Algeria, Mali deny Panetta a quiet exit

— Leon Panetta’s final week-long trip to the old capitals of Europe initially had the feel of a valedictory lap, one that would nurture the trans-Atlantic alliance and give him the chance to dine in the Italy of his heritage. His staff had to insist it was not a junket.

But by the time Panetta, the defense secretary, arrived in Rome on Wednesday, news had broken about the hostage-taking in Algeria as Pentagon officials, frustrated and alarmed, scrambled to get basic information out of Algiers.

Panetta learned of the seizure of the Algerian gas facility after a meeting Wednesday afternoon with Italian Prime Minister Mario Monti. He declared it a “terrorist act,” cut short a dinner that night with the Italian defense minister and was up until midnight in his hotel room in briefings.

By Thursday, he was overseeing plans to deploy U.S. military cargo planes to ferry French troops and equipment to Mali, where the government of neighboring Algeria said France’s armed intervention was the cause of the abductions.

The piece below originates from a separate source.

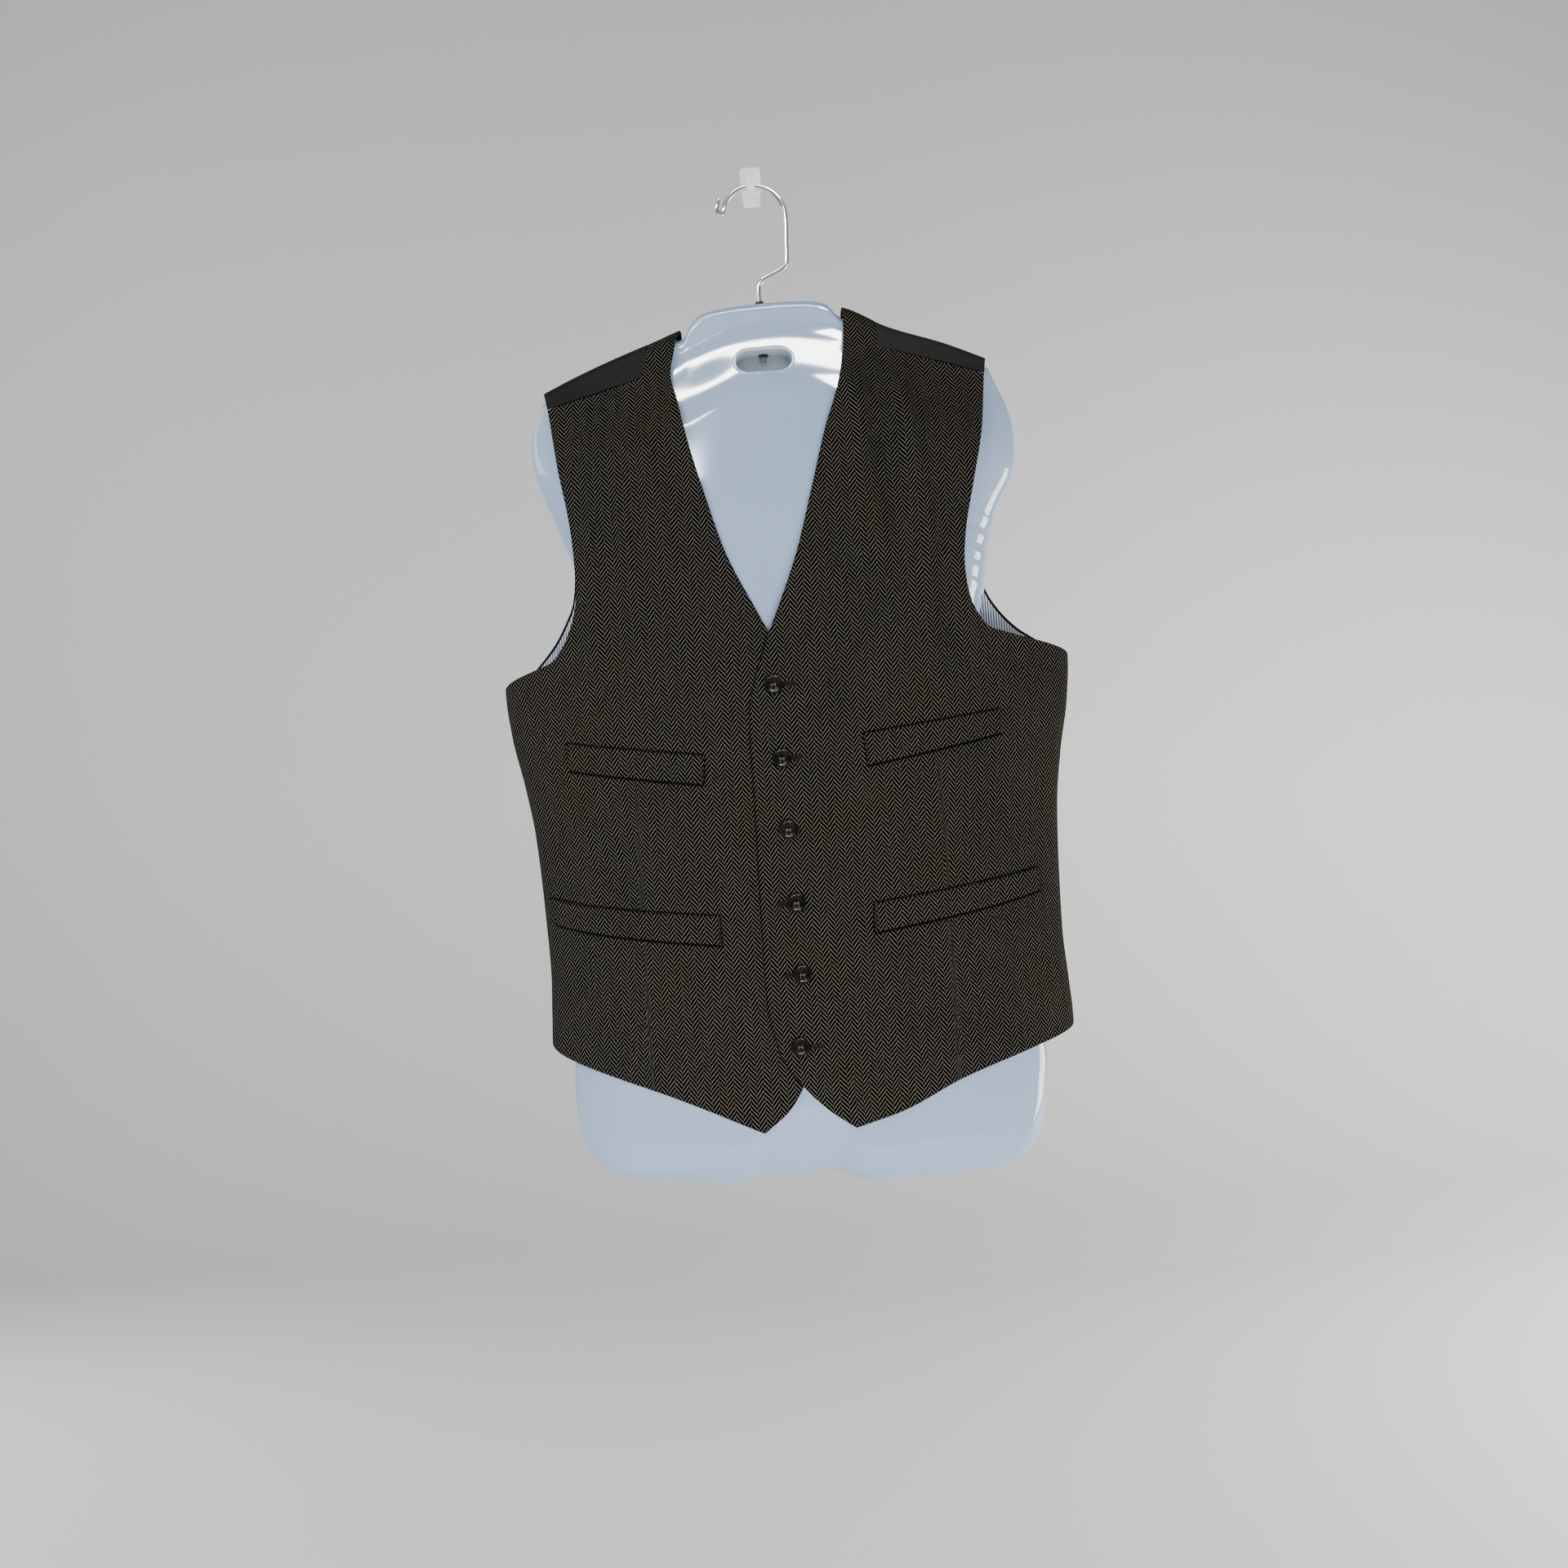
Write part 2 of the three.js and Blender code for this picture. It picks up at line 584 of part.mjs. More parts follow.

On Friday, he trundled into a hastily scheduled meeting with Prime Minister David Cameron of Britain as snow fell outside 10 Downing St. “Let’s start with Algeria,” Cameron said.

Earlier, Panetta inserted language into a set-piece speech on the U.S.’ relationship with Europe, telling students at King’s College London that “terrorists should be on notice that they will find no sanctuary, no refuge, not in Algeria, not in North Africa, not anywhere.”

But the reality is that pursuing those terrorists and any others is now to be the job of the next defense secretary.Chuck Hagel, President Barack Obama’s nominee for the post, is encamped down the corridor from Panetta’s Pentagon office, preparing for his Jan. 31 confirmation hearings. If Hagel, 66, is confirmed, Panetta is likely to exit in mid-February, leaving a NATO meeting later that month in Brussels to his successor.

“The time has come for me to go home,” Panetta told the students in London.

Panetta’s aides say that after nearly a half-century in public service, starting as a first lieutenant in the Army in 1964, Panetta, 74, is more than ready to retire to his walnut farm in Carmel Valley, Calif. There, he will help his wife, Sylvia, run the Panetta Institute, a public policy organization they founded nearby that works to draw students into public service.

He is also likely to make money: In 2008, the year before he became director of the CIA, government disclosure forms show that he made more than $1 million speaking, consulting and serving on corporate boards.

Since becoming CIA director in 2009 and then starting as defense secretary in July 2011, Panetta has commuted nearly every weekend to his home in California.

Aides say he would have preferred to retire after his time at the spy agency and to have had the CIA-run raid that killed Osama bin Laden be the final act of a long career. But the White House persuaded him to take over the Pentagon after Robert Gates retired as defense secretary in June 2011.